The bureaucratic banality that infuses this picture does, in fact, strengthen its depiction--or lack thereof--of the Nazi atrocities. Aside from the shooting of two anonymous prisoners, we never see the Jews being annihilated, and I think this was an intelligent decision on the director's part; some things exceed the limits of representation. Instead, Costa-Gavras inserts constant, unsettling indexes of off-screen horrors: full freight trains barreling endlessly toward the camps, and empty ones leaving them; the thump of falling dead bodies against the door of a gas chamber; crematorium chimneys belching black, heavy smoke. In one scene, The Doctor absent-mindedly doodles some human figures into a gas chamber schematic. The endless office discussions, petty small-talk, and dull efficiency plans are an eerily understated correlative to what we don't see.

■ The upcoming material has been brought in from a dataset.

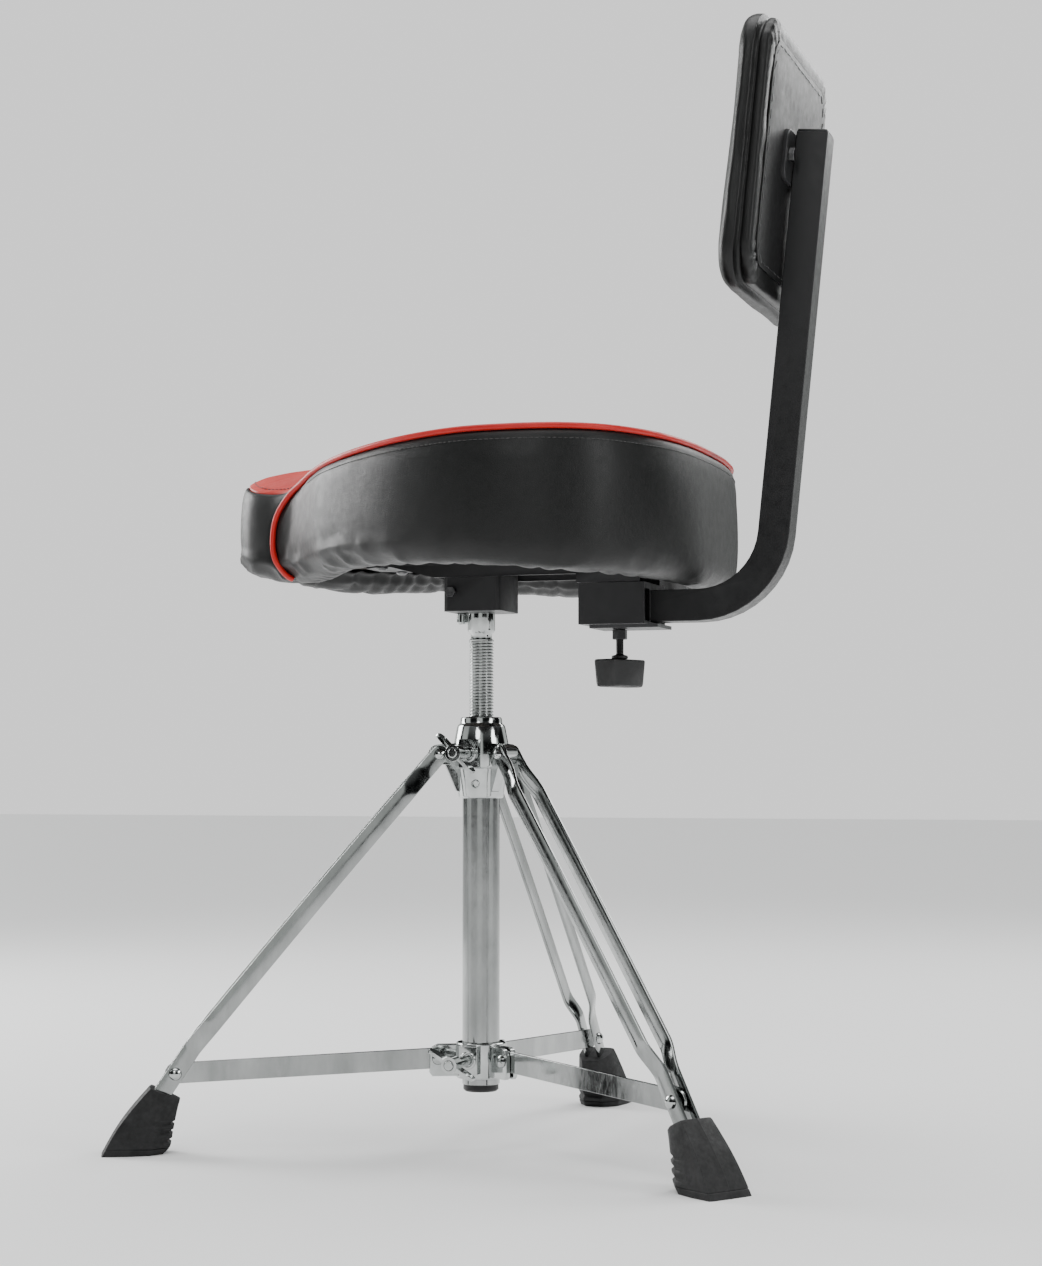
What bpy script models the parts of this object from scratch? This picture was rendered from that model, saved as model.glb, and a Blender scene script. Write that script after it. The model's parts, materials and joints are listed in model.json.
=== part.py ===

In the end, however, there is little that strikes the mind. Costa-Gavras has fashioned a movie that is proficient and has at least a modicum of political responsibility, but what's most remarkable about his Holocaust film is that it's so thoroughly unremarkable. This movie would be instantly crushed under the heel of Roman Polanski's important and much more accomplished film, The Pianist, which manages to reconcile the demands of historical truth with cinematic art. As it stands, Amen is barely deserving of notice, and certainly not worth the outrage it has caused.